22. According to The Telegraph, “Four in 10 girls born today is expected to live to 100. … If trends continue, the majority of girls born in 2060 — some 60 per cent — will live to see 2160.”
23. Apple Inc. (NASDAQ:AAPL)’s cash and investments are now equal to the GDP of Hungary and more than those of Vietnam and Iraq.
24. Netflix, Inc. (NFLX) surged more than 50% on Jan. 24 from the previous day’s low. $1,000 invested in short-term call options would have been worth $2 million in less than 24 hours. (Please don’t try this at home.)
25. In December, a start-up called Contrail Systems was purchased for $176 million two days after it launched.

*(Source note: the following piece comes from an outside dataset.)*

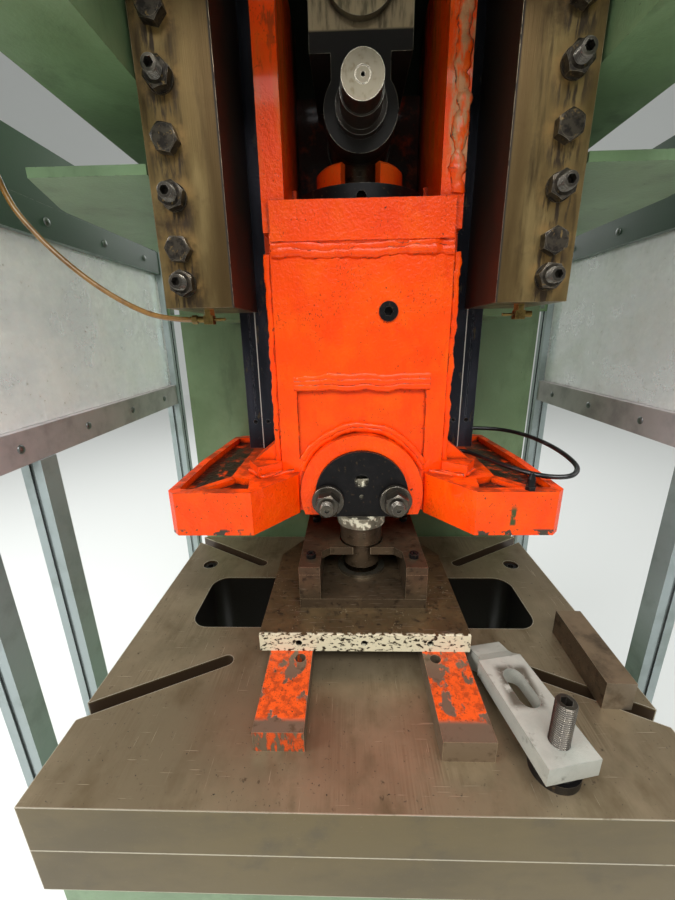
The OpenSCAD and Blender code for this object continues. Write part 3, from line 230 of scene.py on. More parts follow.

26. U.S. charitable giving was $298 billion in 2011, according to the Giving USA Foundation. That’s more than the GDP of all but 33 countries in the world.
27. According to Bloomberg, “The 50 stocks in the S&P 500 with the lowest analyst ratings at the end of 2011 posted an average return of 23 percent [in 2012], outperforming the index by 7 percentage points.”
28. “Globally, the production of a given quantity of crop requires 65% less land than it did in 1961,” writes author Matt Ridley.
29. Thanks in large part to cellphone cameras, “Ten percent of all of the photographs made in the entire history of photography were made last year,” according to Time.
30. Internal emails caught a team of Morgan Stanley employees sarcastically naming a subprime CDO in 2007. “Nuclear Holocaust,” “Mike Tyson’s Punchout,” “Hitman,” “Meltdown,” and “S***bag” were all considered.
31. Since 2008, Americans have donated $19.1 million to the U.S. Treasury to help pay down the national debt.
32. Fortune magazine published an article titled “10 Stocks To Last the Decade” in August, 2000. By December 2012, the portfolio had lost 74.3% of its value, according to analyst Barry Ritholtz.
33. From 2005 to 2012, total student loans outstanding increased by $539 billion, according to the Federal Reserve.
34. According to a study by Environics Analytics WealthScapes, the average Canadian household is now richer than an average American household for the first time ever.
35. The 100 largest public pension funds alone have $1.2 trillion of unfunded liabilities, according to actuarial firm Milliman.